[Start of DATA FOR THIS TASK]
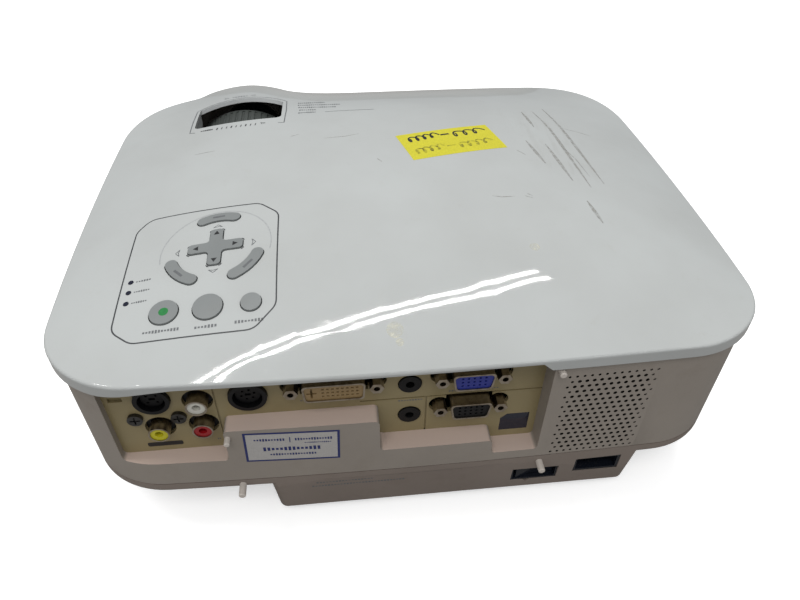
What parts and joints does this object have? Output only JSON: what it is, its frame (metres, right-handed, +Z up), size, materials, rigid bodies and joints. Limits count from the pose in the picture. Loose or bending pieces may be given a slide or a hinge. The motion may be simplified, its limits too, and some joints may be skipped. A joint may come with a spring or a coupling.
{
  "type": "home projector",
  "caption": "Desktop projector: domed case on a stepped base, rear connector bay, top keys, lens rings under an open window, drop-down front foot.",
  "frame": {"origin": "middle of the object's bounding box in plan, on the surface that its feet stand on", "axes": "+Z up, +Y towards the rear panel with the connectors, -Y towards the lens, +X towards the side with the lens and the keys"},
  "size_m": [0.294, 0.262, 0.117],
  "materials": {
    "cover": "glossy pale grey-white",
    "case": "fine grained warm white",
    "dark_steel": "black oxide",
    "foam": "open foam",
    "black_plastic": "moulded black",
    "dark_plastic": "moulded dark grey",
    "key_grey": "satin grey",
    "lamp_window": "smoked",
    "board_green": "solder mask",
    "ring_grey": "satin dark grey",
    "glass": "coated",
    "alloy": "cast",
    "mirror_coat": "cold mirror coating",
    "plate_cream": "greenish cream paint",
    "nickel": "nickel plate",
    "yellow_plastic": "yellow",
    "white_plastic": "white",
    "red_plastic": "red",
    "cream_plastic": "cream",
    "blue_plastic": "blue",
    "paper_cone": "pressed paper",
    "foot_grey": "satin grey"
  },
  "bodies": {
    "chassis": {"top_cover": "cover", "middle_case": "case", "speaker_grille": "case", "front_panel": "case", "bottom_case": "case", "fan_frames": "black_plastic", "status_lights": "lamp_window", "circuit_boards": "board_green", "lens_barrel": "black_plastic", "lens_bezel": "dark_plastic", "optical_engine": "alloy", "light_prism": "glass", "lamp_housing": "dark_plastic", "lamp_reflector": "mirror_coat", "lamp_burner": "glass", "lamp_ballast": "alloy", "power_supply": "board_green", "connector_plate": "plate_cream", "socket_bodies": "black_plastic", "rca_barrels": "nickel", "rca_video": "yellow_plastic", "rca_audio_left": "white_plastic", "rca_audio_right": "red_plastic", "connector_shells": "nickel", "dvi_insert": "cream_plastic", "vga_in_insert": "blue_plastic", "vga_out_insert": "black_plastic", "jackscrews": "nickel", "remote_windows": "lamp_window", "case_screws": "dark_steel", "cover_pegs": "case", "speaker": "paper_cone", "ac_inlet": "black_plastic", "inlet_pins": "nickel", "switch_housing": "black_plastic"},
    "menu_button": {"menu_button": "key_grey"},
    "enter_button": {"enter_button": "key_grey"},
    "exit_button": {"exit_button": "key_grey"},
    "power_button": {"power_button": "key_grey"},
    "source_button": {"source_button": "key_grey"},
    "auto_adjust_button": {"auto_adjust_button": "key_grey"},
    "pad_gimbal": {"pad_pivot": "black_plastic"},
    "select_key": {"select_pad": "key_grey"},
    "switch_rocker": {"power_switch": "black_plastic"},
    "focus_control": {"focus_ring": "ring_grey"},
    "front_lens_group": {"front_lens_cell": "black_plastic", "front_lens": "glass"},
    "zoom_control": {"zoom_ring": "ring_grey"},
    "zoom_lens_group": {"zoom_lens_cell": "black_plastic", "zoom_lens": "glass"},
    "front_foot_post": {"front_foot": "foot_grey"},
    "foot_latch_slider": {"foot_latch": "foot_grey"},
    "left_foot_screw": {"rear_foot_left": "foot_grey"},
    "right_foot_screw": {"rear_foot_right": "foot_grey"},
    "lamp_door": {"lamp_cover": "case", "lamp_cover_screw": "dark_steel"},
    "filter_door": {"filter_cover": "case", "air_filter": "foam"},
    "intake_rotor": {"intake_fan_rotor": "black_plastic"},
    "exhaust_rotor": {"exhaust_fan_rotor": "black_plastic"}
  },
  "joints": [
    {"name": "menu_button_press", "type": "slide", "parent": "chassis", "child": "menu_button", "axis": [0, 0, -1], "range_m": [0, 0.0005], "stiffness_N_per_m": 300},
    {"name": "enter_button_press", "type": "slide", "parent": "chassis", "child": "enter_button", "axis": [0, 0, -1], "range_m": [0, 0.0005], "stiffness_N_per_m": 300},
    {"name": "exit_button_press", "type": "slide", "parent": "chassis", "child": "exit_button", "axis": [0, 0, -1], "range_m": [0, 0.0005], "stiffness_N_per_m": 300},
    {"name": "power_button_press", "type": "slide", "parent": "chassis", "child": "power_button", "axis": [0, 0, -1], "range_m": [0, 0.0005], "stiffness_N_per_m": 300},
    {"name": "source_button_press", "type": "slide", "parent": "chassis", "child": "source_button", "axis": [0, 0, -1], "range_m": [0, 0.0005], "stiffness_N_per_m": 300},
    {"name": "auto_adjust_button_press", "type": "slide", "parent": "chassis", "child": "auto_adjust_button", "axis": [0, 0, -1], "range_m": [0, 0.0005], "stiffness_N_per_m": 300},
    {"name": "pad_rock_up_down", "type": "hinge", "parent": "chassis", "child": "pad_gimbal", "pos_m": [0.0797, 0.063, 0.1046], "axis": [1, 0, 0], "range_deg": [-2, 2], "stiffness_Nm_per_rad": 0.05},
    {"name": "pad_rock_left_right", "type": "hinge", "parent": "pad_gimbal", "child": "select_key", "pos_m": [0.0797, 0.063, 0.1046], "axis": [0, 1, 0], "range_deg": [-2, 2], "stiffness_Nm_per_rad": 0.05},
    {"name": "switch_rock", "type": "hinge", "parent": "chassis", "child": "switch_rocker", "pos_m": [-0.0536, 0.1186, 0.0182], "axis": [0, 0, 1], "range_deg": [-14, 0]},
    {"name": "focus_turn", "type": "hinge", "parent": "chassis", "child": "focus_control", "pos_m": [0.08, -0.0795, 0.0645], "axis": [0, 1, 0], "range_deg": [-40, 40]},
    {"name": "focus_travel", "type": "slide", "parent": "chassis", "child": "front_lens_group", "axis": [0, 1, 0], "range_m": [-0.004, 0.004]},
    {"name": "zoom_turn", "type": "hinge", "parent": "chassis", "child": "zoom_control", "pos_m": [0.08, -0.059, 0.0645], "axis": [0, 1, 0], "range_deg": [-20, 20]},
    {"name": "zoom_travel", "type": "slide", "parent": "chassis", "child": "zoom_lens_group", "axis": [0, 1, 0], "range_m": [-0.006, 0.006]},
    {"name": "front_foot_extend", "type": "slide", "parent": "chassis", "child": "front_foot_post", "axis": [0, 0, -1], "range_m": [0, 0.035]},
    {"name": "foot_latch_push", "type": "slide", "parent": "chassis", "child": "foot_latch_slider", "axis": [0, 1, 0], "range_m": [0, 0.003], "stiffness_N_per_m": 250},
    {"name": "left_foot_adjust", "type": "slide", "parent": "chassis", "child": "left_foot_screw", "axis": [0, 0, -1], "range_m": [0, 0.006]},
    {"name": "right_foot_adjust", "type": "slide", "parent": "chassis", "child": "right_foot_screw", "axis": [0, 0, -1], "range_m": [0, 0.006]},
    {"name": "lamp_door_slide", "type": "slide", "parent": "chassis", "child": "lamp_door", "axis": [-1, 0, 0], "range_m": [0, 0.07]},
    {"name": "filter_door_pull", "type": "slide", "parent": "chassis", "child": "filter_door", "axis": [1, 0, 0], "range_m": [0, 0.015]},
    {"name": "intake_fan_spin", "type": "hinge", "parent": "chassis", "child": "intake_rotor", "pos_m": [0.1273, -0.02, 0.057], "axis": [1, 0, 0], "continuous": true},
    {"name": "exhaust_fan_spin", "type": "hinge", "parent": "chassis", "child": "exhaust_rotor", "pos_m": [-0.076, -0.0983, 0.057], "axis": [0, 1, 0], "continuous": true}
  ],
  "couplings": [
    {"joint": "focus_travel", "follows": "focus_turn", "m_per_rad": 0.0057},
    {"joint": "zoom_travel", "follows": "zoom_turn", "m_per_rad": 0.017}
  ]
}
[End of DATA FOR THIS TASK]
[Start of DATA FOR THIS TASK]
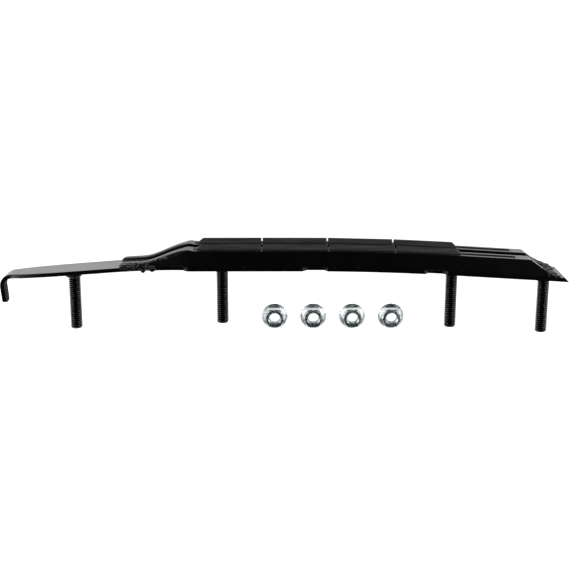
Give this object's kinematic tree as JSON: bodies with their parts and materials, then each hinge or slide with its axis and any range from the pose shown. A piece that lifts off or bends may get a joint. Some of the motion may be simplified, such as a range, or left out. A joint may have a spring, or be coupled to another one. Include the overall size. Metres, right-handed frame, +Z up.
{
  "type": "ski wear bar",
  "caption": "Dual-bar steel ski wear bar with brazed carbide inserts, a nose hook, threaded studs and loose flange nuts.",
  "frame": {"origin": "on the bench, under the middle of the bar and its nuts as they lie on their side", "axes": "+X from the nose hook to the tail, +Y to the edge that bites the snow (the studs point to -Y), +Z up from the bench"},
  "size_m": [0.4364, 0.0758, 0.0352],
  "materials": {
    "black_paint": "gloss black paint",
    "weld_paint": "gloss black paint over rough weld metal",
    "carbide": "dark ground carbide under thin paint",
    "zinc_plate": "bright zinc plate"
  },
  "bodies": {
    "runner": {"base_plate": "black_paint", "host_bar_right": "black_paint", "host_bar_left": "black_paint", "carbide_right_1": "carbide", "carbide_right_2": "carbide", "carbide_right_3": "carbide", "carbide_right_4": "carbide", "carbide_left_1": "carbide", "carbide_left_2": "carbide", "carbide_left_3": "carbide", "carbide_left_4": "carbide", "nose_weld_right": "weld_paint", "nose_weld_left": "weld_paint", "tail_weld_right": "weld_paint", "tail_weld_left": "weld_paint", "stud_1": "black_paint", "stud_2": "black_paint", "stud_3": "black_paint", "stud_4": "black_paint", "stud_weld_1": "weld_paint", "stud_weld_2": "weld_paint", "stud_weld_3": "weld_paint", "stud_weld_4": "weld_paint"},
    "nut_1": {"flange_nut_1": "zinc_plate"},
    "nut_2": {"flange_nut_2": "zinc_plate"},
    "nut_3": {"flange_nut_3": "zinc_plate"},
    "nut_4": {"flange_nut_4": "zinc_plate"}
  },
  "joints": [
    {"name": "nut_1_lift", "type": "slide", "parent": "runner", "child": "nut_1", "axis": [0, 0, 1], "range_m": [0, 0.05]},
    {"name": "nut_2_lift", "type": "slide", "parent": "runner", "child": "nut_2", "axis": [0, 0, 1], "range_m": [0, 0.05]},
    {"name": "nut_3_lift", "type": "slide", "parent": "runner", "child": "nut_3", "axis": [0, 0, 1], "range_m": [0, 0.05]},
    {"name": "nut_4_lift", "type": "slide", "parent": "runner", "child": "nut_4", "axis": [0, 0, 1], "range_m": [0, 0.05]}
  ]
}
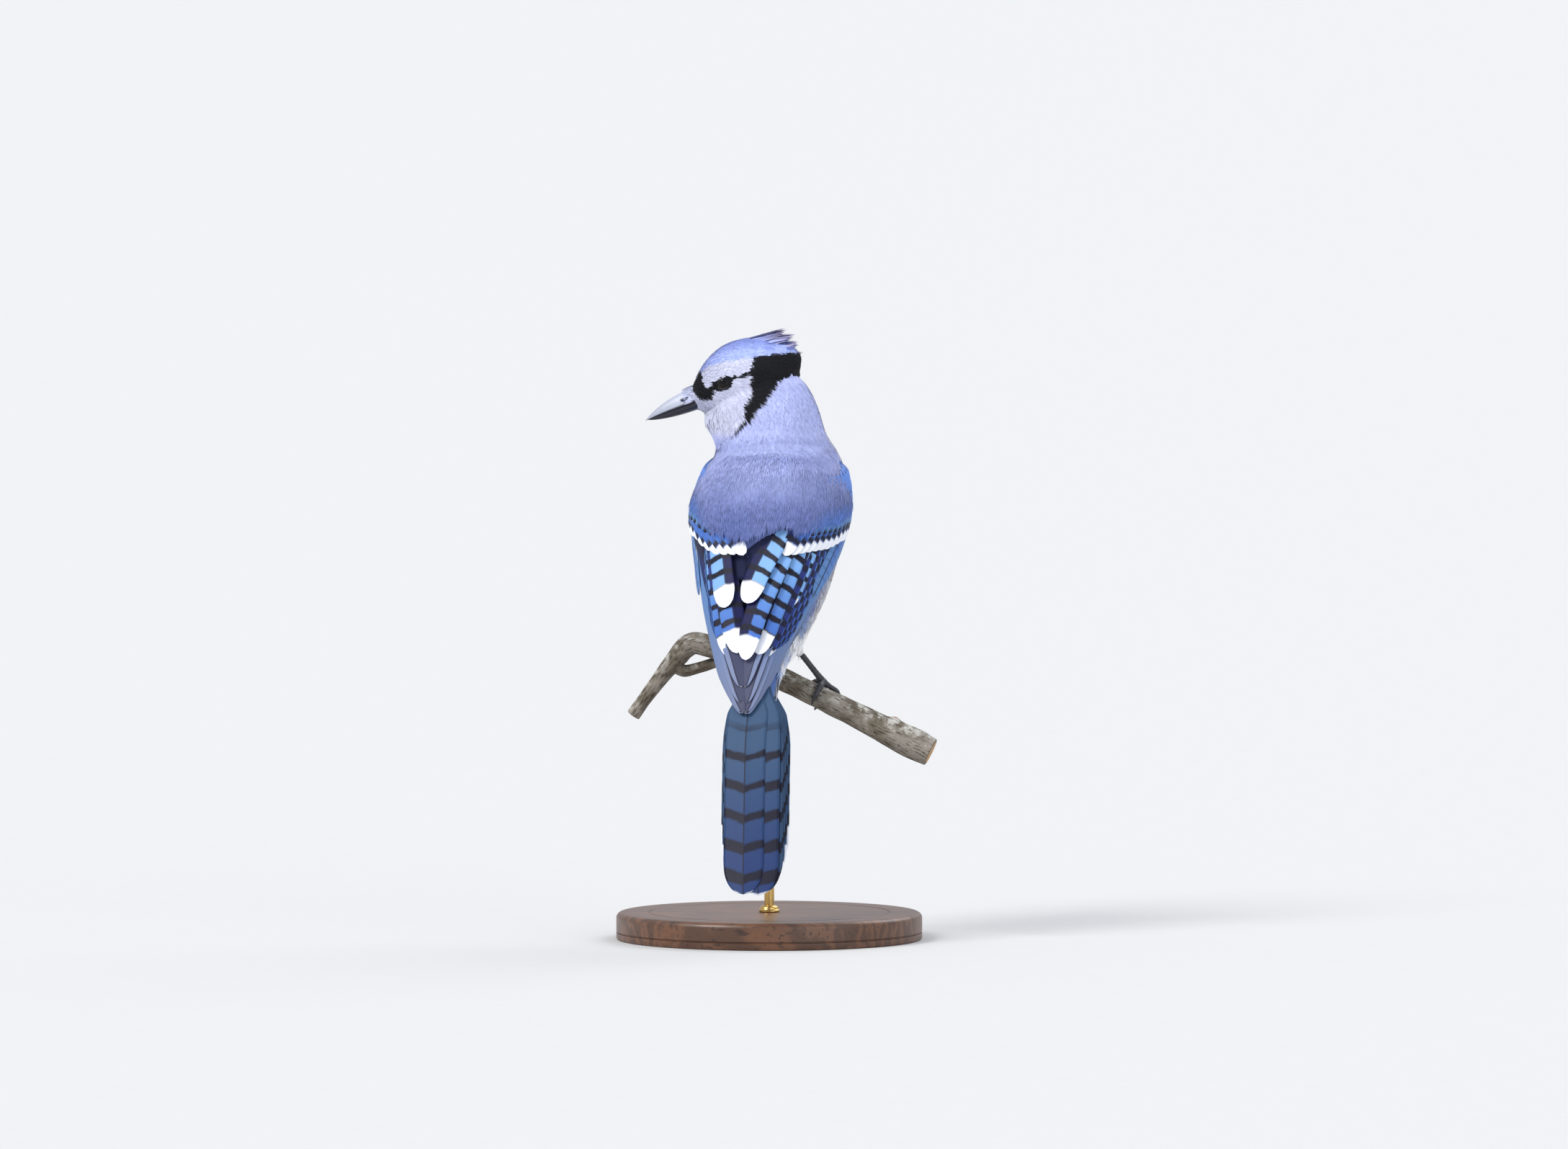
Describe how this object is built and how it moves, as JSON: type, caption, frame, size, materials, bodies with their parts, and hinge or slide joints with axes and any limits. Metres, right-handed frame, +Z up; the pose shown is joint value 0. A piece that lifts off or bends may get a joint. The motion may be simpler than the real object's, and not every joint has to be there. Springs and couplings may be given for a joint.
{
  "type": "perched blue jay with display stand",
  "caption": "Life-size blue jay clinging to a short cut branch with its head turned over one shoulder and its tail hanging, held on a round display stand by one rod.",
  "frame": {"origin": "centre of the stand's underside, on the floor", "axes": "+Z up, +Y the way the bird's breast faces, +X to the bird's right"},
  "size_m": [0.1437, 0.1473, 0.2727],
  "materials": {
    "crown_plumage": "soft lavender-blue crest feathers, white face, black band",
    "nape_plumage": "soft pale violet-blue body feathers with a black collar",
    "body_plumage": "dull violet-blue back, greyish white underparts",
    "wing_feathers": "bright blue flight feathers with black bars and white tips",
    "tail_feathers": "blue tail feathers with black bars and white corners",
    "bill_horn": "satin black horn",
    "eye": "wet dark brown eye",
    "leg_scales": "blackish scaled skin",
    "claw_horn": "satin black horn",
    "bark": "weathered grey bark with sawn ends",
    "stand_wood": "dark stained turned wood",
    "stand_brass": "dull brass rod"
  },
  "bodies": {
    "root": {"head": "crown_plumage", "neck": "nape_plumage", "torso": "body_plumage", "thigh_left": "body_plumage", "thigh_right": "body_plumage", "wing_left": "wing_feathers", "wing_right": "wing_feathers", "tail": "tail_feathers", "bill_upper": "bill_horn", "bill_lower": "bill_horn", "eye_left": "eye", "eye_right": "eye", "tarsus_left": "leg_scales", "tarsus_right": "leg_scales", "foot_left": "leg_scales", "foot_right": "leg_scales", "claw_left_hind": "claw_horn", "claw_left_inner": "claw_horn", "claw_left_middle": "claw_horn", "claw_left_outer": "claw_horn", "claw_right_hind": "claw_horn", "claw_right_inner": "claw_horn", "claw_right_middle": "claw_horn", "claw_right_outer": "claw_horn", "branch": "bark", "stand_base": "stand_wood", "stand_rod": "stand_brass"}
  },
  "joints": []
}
[End of DATA FOR THIS TASK]
REQUIRED WORK » Filter the listing above by the word "pose"; copy each line that passes.

RESULT »
What parts and joints does this object have? Output only JSON: what it is, its frame (metres, right-handed, +Z up), size, materials, rigid bodies and joints. Limits count from the pose in the picture. Loose or bending pieces may be given a slide or a hinge. The motion may be simplified, its limits too, and some joints may be skipped. A joint may come with a spring or a coupling.
Give this object's kinematic tree as JSON: bodies with their parts and materials, then each hinge or slide with its axis and any range from the pose shown. A piece that lifts off or bends may get a joint. Some of the motion may be simplified, such as a range, or left out. A joint may have a spring, or be coupled to another one. Include the overall size. Metres, right-handed frame, +Z up.
Describe how this object is built and how it moves, as JSON: type, caption, frame, size, materials, bodies with their parts, and hinge or slide joints with axes and any limits. Metres, right-handed frame, +Z up; the pose shown is joint value 0. A piece that lifts off or bends may get a joint. The motion may be simpler than the real object's, and not every joint has to be there. Springs and couplings may be given for a joint.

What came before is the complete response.